::: Material shown

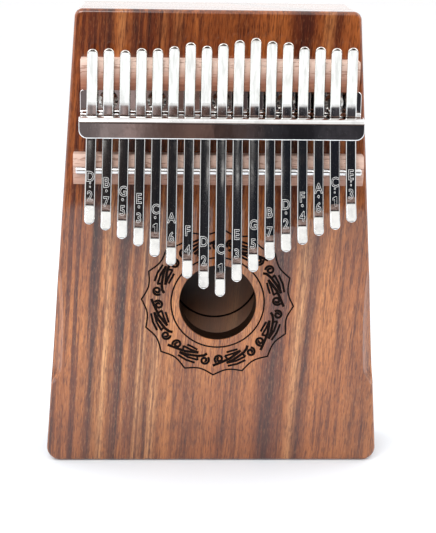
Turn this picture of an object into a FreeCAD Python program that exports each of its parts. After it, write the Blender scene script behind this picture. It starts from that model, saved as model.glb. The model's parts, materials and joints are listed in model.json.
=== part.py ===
"""A 17-key mbira with a glued-up wooden sound box.

Frame: the origin is the centre of the bottom end face, +X is the player's right, the soundboard
faces -Y and the instrument stands along +Z.  Heights above the soundboard run towards -Y.
"""
import FreeCAD
import Part
import Sketcher
import math
import os

doc = FreeCAD.newDocument("mbira")

# ---------------------------------------------------------------- driving dimensions (mm)
DIMENSIONS = [
    # sound box
    ("body_length", 185.0), ("bottom_width", 137.0), ("top_width", 110.0), ("body_depth", 35.0),
    ("front_thick", 9.0), ("back_thick", 5.0), ("rail_width", 9.0),
    ("head_start", 134.0), ("foot_height", 12.0),
    ("bottom_corner", 5.5), ("top_corner", 3.2), ("arris_round", 1.6),
    ("centre_offset", 1.4), ("wood_offset", 0.7), ("hole_height", 68.3), ("hole_radius", 15.4), ("hole_arris", 0.4),
    # grip scoops on the front side edges
    ("scoop_height", 42.5), ("scoop_outset", 8.0), ("scoop_front", 8.0),
    ("scoop_rise", 73.0), ("scoop_drop", 15.0), ("scoop_wide", 14.4), ("scoop_deep", 14.4),
    # rear bar
    ("bar_start", 154.9), ("bar_width", 11.8), ("bar_length", 106.8), ("bar_crest", 8.7),
    ("bar_crown", 18.0), ("bar_crest_place", 163.0),
    # front bridge and its rod
    ("bridge_start", 117.9), ("bridge_width", 11.8), ("bridge_length", 113.2),
    ("bridge_crest", 7.1), ("bridge_crown", 12.0), ("rod_place", 123.8), ("rod_radius", 1.5),
    ("rod_top", 9.3), ("rod_length", 111.0), ("groove_gap", 0.05),
    # pressure bracket
    ("sheet_thick", 1.5), ("bracket_length", 109.4), ("bracket_height", 13.5),
    ("riser_rear", 145.5), ("base_rear", 154.6), ("flange_front", 137.2),
    ("bend_outer", 2.4), ("bend_inner", 0.9), ("flange_corner", 3.2), ("base_corner", 2.0),
    ("sheet_round", 0.45), ("slot_width", 4.6), ("slot_bottom", 3.0), ("slot_top", 9.6),
    # screws
    ("screw_place", 150.3), ("screw_radius", 1.6), ("screw_gap", 0.25), ("screw_depth", 16.0),
    ("head_radius", 3.7), ("head_height", 2.6), ("head_rim", 1.0), ("recess_wide", 4.2),
    ("recess_thick", 0.9), ("recess_depth", 1.6),
    # tines
    ("tine_pitch", 6.24), ("tine_width", 4.05), ("tine_thick", 1.4), ("tine_lift", 0.05),
    ("tine_fan", 0.17), ("press_place", 144.75), ("press_height", 6.7), ("rear_slope", 0.13),
    ("tip_length", 8.0), ("tip_slope", 0.36), ("press_bend", 75.0), ("tip_bend", 22.0),
    ("tine_end", 1.95), ("tine_bevel", 0.4),
    ("speaking_length", 48.1), ("end_correction", 4.5),
]

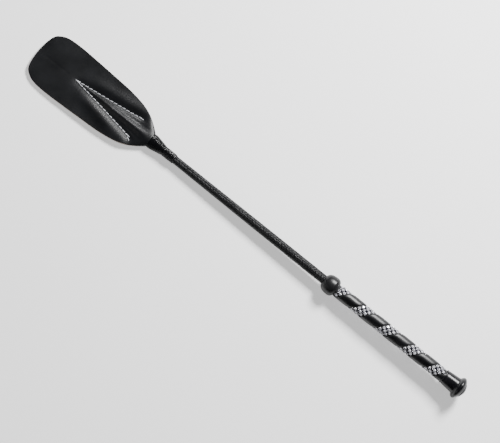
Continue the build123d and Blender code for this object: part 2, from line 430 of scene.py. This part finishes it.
def cut_stone(name, dark, light, metallic, rough):
    """Foil-backed stone: Voronoi cells painted light and dark in the base colour stand in for the glints and
    reflections that each facet mirrors through the body.
    """
    made, tree, shader = material(name, Metallic=metallic, Coat_Weight=1.0, Coat_Roughness=0.02, IOR=1.56)
    where = object_coordinates(tree)
    facet = node(tree, "ShaderNodeTexVoronoi", None, Scale=1500.0, Randomness=1.0)
    tree.links.new(where, facet.inputs["Vector"])
    split = tree.nodes.new("ShaderNodeSeparateColor")
    tree.links.new(facet.outputs["Color"], split.inputs[0])
    # Painted reflection: each cell takes a tone between dark and light, as a painted glint or a dark facet.
    painted_sparkle = mapped(tree, split.outputs[0], 0.25, 0.8, 0.0, 1.0)
    tree.links.new(blend_colours(tree, painted_sparkle, dark, light), shader.inputs["Base Color"])
    tree.links.new(mapped(tree, split.outputs[1], 0.0, 1.0, rough, rough + 0.16), shader.inputs["Roughness"])
    return made


def plain_fibre(name, dark, light, rough, scale):
    """Inner stock that the finished crop hides: fibreglass rod and foam."""
    made, tree, shader = material(name)
    where = object_coordinates(tree)
    cloud = node(tree, "ShaderNodeTexNoise", None, Scale=scale, Detail=4.0)
    tree.links.new(where, cloud.inputs["Vector"])
    tree.links.new(blend_colours(tree, cloud.outputs["Fac"], dark, light), shader.inputs["Base Color"])
    clouded = mapped(tree, cloud.outputs["Fac"], 0.3, 0.7, rough, rough + 0.12)
    tree.links.new(clouded, shader.inputs["Roughness"])
    bump(tree, shader, cloud.outputs["Fac"], 0.4, 0.0002)
    return made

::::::

Work to complete:
All of the data must be returned exactly.

Answer in full:
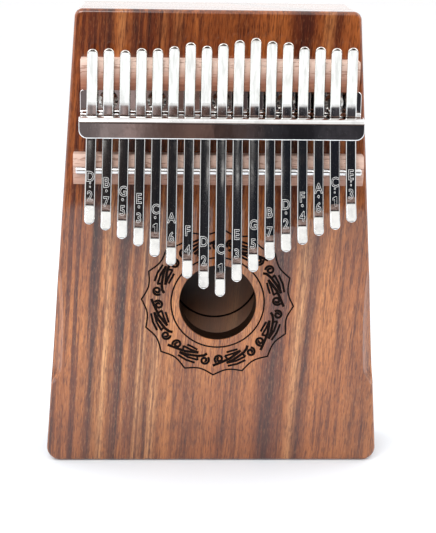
Turn this picture of an object into a FreeCAD Python program that exports each of its parts. After it, write the Blender scene script behind this picture. It starts from that model, saved as model.glb. The model's parts, materials and joints are listed in model.json.
=== part.py ===
"""A 17-key mbira with a glued-up wooden sound box.

Frame: the origin is the centre of the bottom end face, +X is the player's right, the soundboard
faces -Y and the instrument stands along +Z.  Heights above the soundboard run towards -Y.
"""
import FreeCAD
import Part
import Sketcher
import math
import os

doc = FreeCAD.newDocument("mbira")

# ---------------------------------------------------------------- driving dimensions (mm)
DIMENSIONS = [
    # sound box
    ("body_length", 185.0), ("bottom_width", 137.0), ("top_width", 110.0), ("body_depth", 35.0),
    ("front_thick", 9.0), ("back_thick", 5.0), ("rail_width", 9.0),
    ("head_start", 134.0), ("foot_height", 12.0),
    ("bottom_corner", 5.5), ("top_corner", 3.2), ("arris_round", 1.6),
    ("centre_offset", 1.4), ("wood_offset", 0.7), ("hole_height", 68.3), ("hole_radius", 15.4), ("hole_arris", 0.4),
    # grip scoops on the front side edges
    ("scoop_height", 42.5), ("scoop_outset", 8.0), ("scoop_front", 8.0),
    ("scoop_rise", 73.0), ("scoop_drop", 15.0), ("scoop_wide", 14.4), ("scoop_deep", 14.4),
    # rear bar
    ("bar_start", 154.9), ("bar_width", 11.8), ("bar_length", 106.8), ("bar_crest", 8.7),
    ("bar_crown", 18.0), ("bar_crest_place", 163.0),
    # front bridge and its rod
    ("bridge_start", 117.9), ("bridge_width", 11.8), ("bridge_length", 113.2),
    ("bridge_crest", 7.1), ("bridge_crown", 12.0), ("rod_place", 123.8), ("rod_radius", 1.5),
    ("rod_top", 9.3), ("rod_length", 111.0), ("groove_gap", 0.05),
    # pressure bracket
    ("sheet_thick", 1.5), ("bracket_length", 109.4), ("bracket_height", 13.5),
    ("riser_rear", 145.5), ("base_rear", 154.6), ("flange_front", 137.2),
    ("bend_outer", 2.4), ("bend_inner", 0.9), ("flange_corner", 3.2), ("base_corner", 2.0),
    ("sheet_round", 0.45), ("slot_width", 4.6), ("slot_bottom", 3.0), ("slot_top", 9.6),
    # screws
    ("screw_place", 150.3), ("screw_radius", 1.6), ("screw_gap", 0.25), ("screw_depth", 16.0),
    ("head_radius", 3.7), ("head_height", 2.6), ("head_rim", 1.0), ("recess_wide", 4.2),
    ("recess_thick", 0.9), ("recess_depth", 1.6),
    # tines
    ("tine_pitch", 6.24), ("tine_width", 4.05), ("tine_thick", 1.4), ("tine_lift", 0.05),
    ("tine_fan", 0.17), ("press_place", 144.75), ("press_height", 6.7), ("rear_slope", 0.13),
    ("tip_length", 8.0), ("tip_slope", 0.36), ("press_bend", 75.0), ("tip_bend", 22.0),
    ("tine_end", 1.95), ("tine_bevel", 0.4),
    ("speaking_length", 48.1), ("end_correction", 4.5),
]

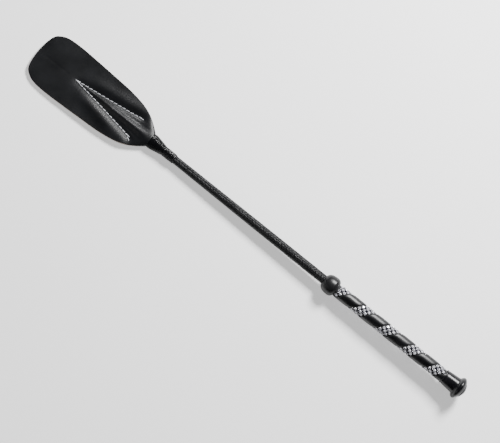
Continue the build123d and Blender code for this object: part 2, from line 430 of scene.py. This part finishes it.
def cut_stone(name, dark, light, metallic, rough):
    """Foil-backed stone: Voronoi cells painted light and dark in the base colour stand in for the glints and
    reflections that each facet mirrors through the body.
    """
    made, tree, shader = material(name, Metallic=metallic, Coat_Weight=1.0, Coat_Roughness=0.02, IOR=1.56)
    where = object_coordinates(tree)
    facet = node(tree, "ShaderNodeTexVoronoi", None, Scale=1500.0, Randomness=1.0)
    tree.links.new(where, facet.inputs["Vector"])
    split = tree.nodes.new("ShaderNodeSeparateColor")
    tree.links.new(facet.outputs["Color"], split.inputs[0])
    # Painted reflection: each cell takes a tone between dark and light, as a painted glint or a dark facet.
    painted_sparkle = mapped(tree, split.outputs[0], 0.25, 0.8, 0.0, 1.0)
    tree.links.new(blend_colours(tree, painted_sparkle, dark, light), shader.inputs["Base Color"])
    tree.links.new(mapped(tree, split.outputs[1], 0.0, 1.0, rough, rough + 0.16), shader.inputs["Roughness"])
    return made


def plain_fibre(name, dark, light, rough, scale):
    """Inner stock that the finished crop hides: fibreglass rod and foam."""
    made, tree, shader = material(name)
    where = object_coordinates(tree)
    cloud = node(tree, "ShaderNodeTexNoise", None, Scale=scale, Detail=4.0)
    tree.links.new(where, cloud.inputs["Vector"])
    tree.links.new(blend_colours(tree, cloud.outputs["Fac"], dark, light), shader.inputs["Base Color"])
    clouded = mapped(tree, cloud.outputs["Fac"], 0.3, 0.7, rough, rough + 0.12)
    tree.links.new(clouded, shader.inputs["Roughness"])
    bump(tree, shader, cloud.outputs["Fac"], 0.4, 0.0002)
    return made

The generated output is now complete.